What’s that? You want to talk about Anne Frank on the internet? Congrats—you’ve opened up the Holocaust’s most tempting can of worms. As a historian and journalist with a lifelong interest in Anne’s brief life and long legacy, I’ve been writing about her and talking about her on the web for years. And whenever I do this, I attract the bottom-feeders of the internet, trolls and Holocaust deniers and misogynists and anti-Semites.
So no, I wasn’t surprised when these mean streaks of online behavior went mainstream last year—I was prepared for all the ugliness.

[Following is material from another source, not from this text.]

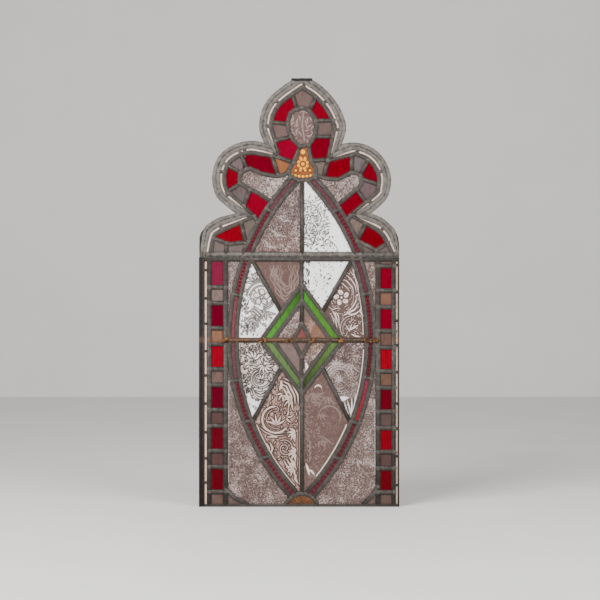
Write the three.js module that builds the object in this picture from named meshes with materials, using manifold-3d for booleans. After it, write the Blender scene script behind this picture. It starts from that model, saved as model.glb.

But perhaps you too want to talk about Anne Frank on the internet? A few (very sarcastic) words of wisdom as you wade in:
Google is your friend
There are plenty of great resources for talking about Anne on the internet! First, try Google Image search. Scroll past the usual images of a normal teenage girl mugging for a photo booth until things get extremely weird. Ah yes, a “photo” of Anne in a bikini and a lurid pose. Weird images of Anne’s face superimposed on dead bodies in a nameless concentration camp. Tasteful memes that feature… Hitler. A smorgasbord of feverish denial at your fingertips! And don’t neglect a good old text-based search, either. Since Google only recently started to tackle Holocaust denial in its search results, a quick search will still bring up some choice “facts” about Anne. Which leads me to my second piece of advice:
Brush up on your ballpoint pens
Focus on what counts: ballpoint pens. Despite impeccable provenance and years’ worth of extensive documentation, including a 719-page-long critical edition featuring extensive footnotes, every page of diary, and a lengthy analysis of everything from the diary’s handwriting to its paper and ink authenticated by the Netherlands State Institute of War Documentation, you’re gonna need to demonstrate “ink expertise” to utter Anne’s name online. You see, for decades, Holocaust deniers have held a bizarre and pervasive theory that the diary was a fake because it supposedly contains corrections in ballpoint pen. It doesn’t, but if you want to talk about Anne Frank on the internet, you’re gonna have to defend her use of fountain pen.
Become an architect
You’ll need at least a master’s in architecture with a specialty in “acoustics” to address conspiracy theorists’s Very Serious Uncertainty about how the heck Anne, her family, and four other Jews managed to hide in an office building in the center of Amsterdam for 25 months during World War II.
Anne’s cult of deniers—none of whom seem to be architects themselves—have lots of arguments about the implausibility of the configuration of the “Secret Annex,” and you’ll need an implausible amount of professional expertise about walls and structures to overcome their grave doubts. And that’s why writers like me need to…
Accept the fact that dudes do it better
Stop deluding yourself. There’s no way a teenage girl could express emotions, write sentences, or craft an enduring narrative that resonates with people of all ages, religions and gender expressions. At some point you’re going have to admit that Anne’s father/uncle/male neighbor/insert random dude here any dude will do wrote the diary (see tweets I received below).
https://twitter.com/heroinebook/status/874409531815735297
https://twitter.com/heroinebook/status/874686854435663873
Get ready to meet some men
Speaking of dudes—if you’re into guys with 4chan accounts and words like “cuck” and “ovens” in their Twitter profiles, you’re in luck. Anne attracts trolls like honey attracts an oily, insatiable fly. Mention Anne, especially as a woman, and there’s no shortage of men with an opinion to share! Forget swiping right…Anne is your entree into a world of eligible bachelors like none you’ve ever experienced.
Of course, Anne herself died an inexpressibly lonely, inhumane death long before she could snag a Holocaust denier admirer of her own. But that’s okay. You stand in her place, after all. As a woman on the internet, you’re a generic vagina that serves as a proxy for all women—and as a person who talks about Anne Frank on the internet, you’re in the perfect position to absorb the extreme levels of paranoid doubt a 13-year-old diarist still rouses in the hearts of grown men.
Anne can’t answer for herself. But you can…and if you want to talk about Anne on the internet, you’re going to have to live with the saddest, most bigoted trolls.